Maw sit-sit earrings

Maw Sit Sit Earrings by Wilson Brothers. See them here.

Maw sit sit is a bright green gemstone that looks similar to jade, which is why the two are often confused. It gets its unique color from the very high amounts of chromium in its composition. Maw sit sit is generally opaque with black inclusions—and sometimes even contains the same properties as jadeite.

Although this stone has a hardness of 6 to 7, it’s extremely tough and resistant to chipping. If jade is out of your budget, maw sit sit can be a stunning choice for earrings and pendants.

Assessing the Color and Quality of Green Gemstones

Like many other colored gems, green gemstones are assessed by their color and clarity as well as saturation, hue and tone. While pure green is the most desirable color, the gemstone also needs to be well saturated and should have a medium dark tone to be called valuable. Some people prefer green gemstones with a hint of yellow or blue, but these are generally less expensive and of lower quality than the pure green stones.

Clarity is an important factor when assessing the quality of any gemstone. It’s important to note that inclusions are more noticeable in lighter colored stones, so avoid buying such stones.  Emeralds generally have poor clarity and eye-clean varieties are extremely rare which is why even included emeralds are generally accepted.  

Which Green Gemstone Is Right for Me?

There are numerous varieties of green gemstones to choose from, but it all comes down to your preferences and budget as well as availability of the stone.
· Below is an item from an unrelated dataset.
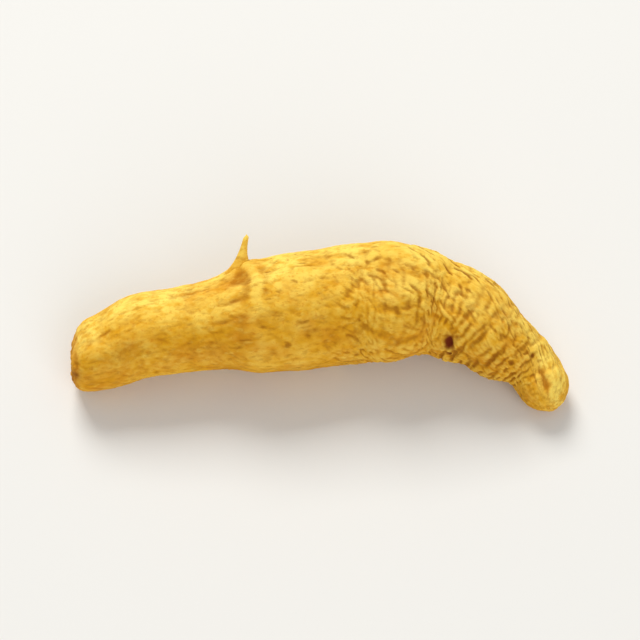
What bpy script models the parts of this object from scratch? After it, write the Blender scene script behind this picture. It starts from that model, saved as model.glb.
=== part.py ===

If you’re looking for green gemstones for daily wear, consider green sapphires, garnets, tourmalines, jade, aventurine, chrysoprase, bloodstone and maw sit sit. Since not all green gemstones are durable enough, you might want to reserve your emeralds, turquoises and peridots for occasional wear.

Wrapping Up

Green gemstones can be a gorgeous addition to any jewelry or gemstone collection. While some green gems can be too expensive to fit in your budget, there are many other affordable options that look just as good as the expensive gems. We hope you found our article useful and enjoy shopping for your very own green gemstone!